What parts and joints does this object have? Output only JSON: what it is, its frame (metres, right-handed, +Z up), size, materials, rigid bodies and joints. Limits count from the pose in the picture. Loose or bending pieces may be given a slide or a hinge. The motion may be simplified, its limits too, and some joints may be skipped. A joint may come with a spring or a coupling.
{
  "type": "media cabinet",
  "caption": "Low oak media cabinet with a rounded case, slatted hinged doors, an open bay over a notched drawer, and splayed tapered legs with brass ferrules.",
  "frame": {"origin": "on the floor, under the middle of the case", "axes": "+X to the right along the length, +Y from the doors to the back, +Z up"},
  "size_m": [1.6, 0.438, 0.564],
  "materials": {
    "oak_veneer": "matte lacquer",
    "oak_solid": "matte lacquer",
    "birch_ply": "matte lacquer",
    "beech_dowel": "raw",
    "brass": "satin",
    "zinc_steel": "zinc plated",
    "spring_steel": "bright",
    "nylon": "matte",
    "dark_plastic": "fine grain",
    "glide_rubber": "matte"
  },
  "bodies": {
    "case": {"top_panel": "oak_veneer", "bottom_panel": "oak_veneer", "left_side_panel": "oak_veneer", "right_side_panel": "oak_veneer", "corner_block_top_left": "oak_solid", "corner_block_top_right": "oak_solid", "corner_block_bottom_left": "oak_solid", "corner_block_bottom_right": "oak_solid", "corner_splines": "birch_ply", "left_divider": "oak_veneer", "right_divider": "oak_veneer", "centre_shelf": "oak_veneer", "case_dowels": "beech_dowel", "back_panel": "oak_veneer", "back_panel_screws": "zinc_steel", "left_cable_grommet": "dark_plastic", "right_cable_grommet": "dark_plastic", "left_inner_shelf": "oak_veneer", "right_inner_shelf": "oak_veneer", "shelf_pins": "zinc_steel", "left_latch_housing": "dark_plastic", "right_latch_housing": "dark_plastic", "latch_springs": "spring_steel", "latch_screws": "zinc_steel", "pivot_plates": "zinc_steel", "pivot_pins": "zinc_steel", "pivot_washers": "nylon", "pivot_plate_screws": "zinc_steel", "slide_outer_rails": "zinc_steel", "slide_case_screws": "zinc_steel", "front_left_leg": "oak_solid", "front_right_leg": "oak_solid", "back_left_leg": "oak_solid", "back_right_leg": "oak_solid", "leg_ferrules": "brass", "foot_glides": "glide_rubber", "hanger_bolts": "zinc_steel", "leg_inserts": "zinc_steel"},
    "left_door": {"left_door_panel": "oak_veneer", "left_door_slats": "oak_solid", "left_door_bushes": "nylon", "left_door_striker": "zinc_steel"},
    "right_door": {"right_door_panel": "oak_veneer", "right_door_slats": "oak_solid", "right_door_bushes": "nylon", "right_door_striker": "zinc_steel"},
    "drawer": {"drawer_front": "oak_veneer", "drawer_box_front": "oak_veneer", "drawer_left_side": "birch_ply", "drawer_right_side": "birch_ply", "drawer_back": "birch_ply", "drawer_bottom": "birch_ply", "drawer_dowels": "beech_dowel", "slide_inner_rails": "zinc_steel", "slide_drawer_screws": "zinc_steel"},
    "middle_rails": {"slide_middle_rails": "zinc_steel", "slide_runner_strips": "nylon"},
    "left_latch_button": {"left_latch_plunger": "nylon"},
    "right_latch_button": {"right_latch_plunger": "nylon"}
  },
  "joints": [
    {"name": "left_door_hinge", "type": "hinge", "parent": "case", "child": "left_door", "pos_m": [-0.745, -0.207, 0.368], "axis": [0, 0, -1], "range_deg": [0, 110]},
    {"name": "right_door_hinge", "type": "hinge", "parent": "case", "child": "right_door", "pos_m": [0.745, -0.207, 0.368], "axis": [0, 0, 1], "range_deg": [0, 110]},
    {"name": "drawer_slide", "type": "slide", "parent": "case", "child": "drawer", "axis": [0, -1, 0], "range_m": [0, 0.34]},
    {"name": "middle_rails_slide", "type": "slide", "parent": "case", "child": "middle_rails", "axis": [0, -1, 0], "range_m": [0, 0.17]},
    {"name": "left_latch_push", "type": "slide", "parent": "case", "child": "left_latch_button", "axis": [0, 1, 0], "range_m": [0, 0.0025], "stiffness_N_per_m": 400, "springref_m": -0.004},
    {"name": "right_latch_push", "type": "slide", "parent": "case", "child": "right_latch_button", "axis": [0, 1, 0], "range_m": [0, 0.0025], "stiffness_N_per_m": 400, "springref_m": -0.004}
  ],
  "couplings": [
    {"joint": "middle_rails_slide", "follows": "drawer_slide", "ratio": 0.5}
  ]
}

• **Set task**:
Track down every line of the material containing the string "materials", and copy it.

• **The reply**:
What parts and joints does this object have? Output only JSON: what it is, its frame (metres, right-handed, +Z up), size, materials, rigid bodies and joints. Limits count from the pose in the picture. Loose or bending pieces may be given a slide or a hinge. The motion may be simplified, its limits too, and some joints may be skipped. A joint may come with a spring or a coupling.
  "materials": {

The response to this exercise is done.